Apesar de tudo, parece-me que geralmente o pai ainda consegue manter parte do estatuto VIP. Muitas vezes quando está doente – com 37,1 de febre – fica totalmente incapacitado, como se um camião lhe tivesse passado por cima, e a mulher junta-o à lista dos dependentes e cuida dele com a mesma dose de dedicação e paciência que tem para os mais novos.

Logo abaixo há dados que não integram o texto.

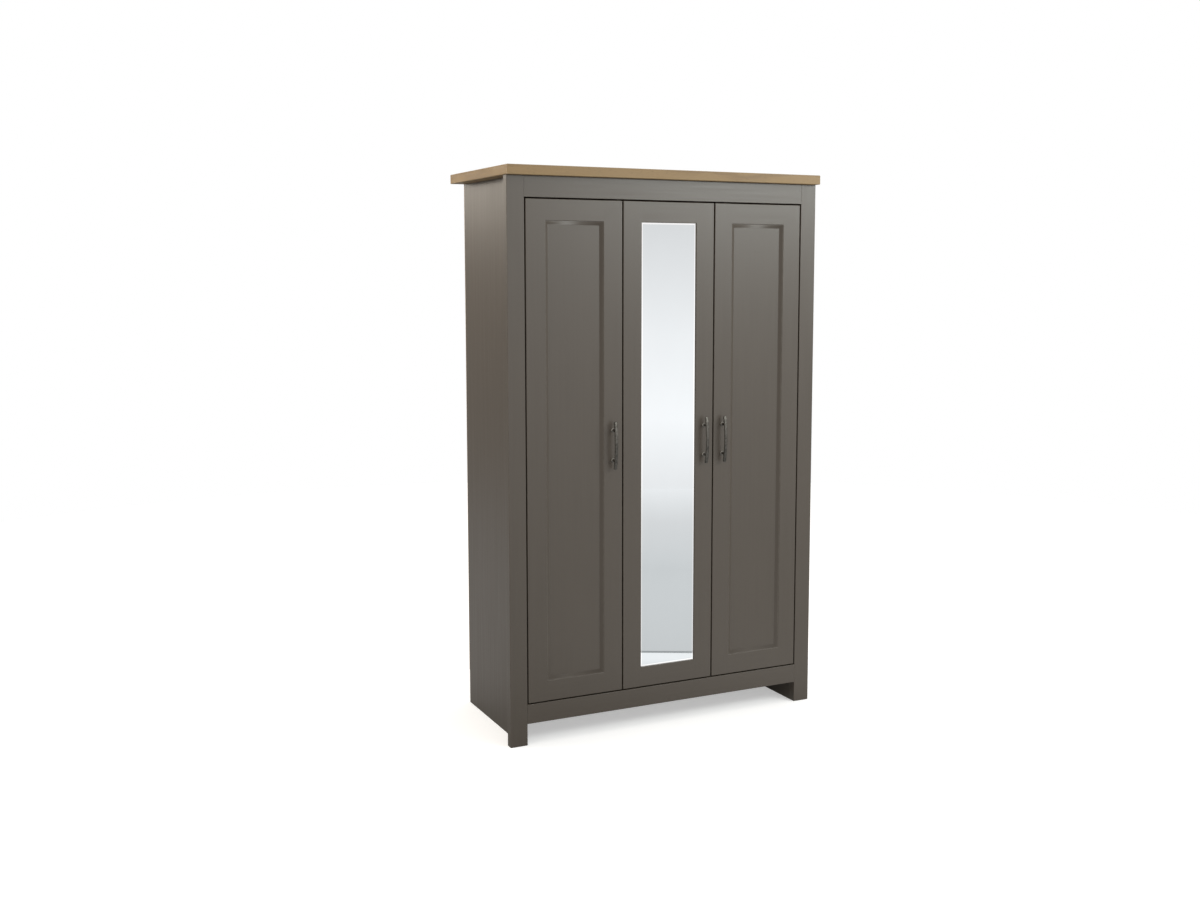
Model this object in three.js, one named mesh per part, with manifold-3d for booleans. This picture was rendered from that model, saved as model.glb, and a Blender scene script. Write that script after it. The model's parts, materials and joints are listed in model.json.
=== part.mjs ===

A vida tem várias fases e esta é exigente e cansativa, mas muito especial. Rica, emocionante, alegre, com novidades e sorrisos todos os dias. Este mundo que trazemos às costas só significa que não temos nada de grave e que todos à volta acreditam que mesmo doentes estamos cheias de força, vitalidade e vontade de fazer todas as tarefas da casa. Que adoramos fazer o jantar enjoadas sem conseguir olhar para a comida, dar banhos com dores em todos os músculos do corpo, que estamos cheias de vontade de acordar bem cedinho para levar os miúdos à escola e dispensamos perfeitamente descansar uns minutos. Difícil seria querermos estar de pé mas termos mesmo de estar de cama. E ainda virá o dia – ou pelo menos assim espero – em que me vou sentir bem e achar que tenho energia para fazer tudo e mais um par de botas e os filhos bem mais altos do que eu e o marido de cabelos brancos vão dizer que tenho de me resguardar. Enquanto esse tempo não vem, bem posso agradecer ter pequenos mafarricos, dependentes, famintos e exigentes para tratar, mesmo quando precisava que tratassem de mim. Bom, e daquele menos pequeno também.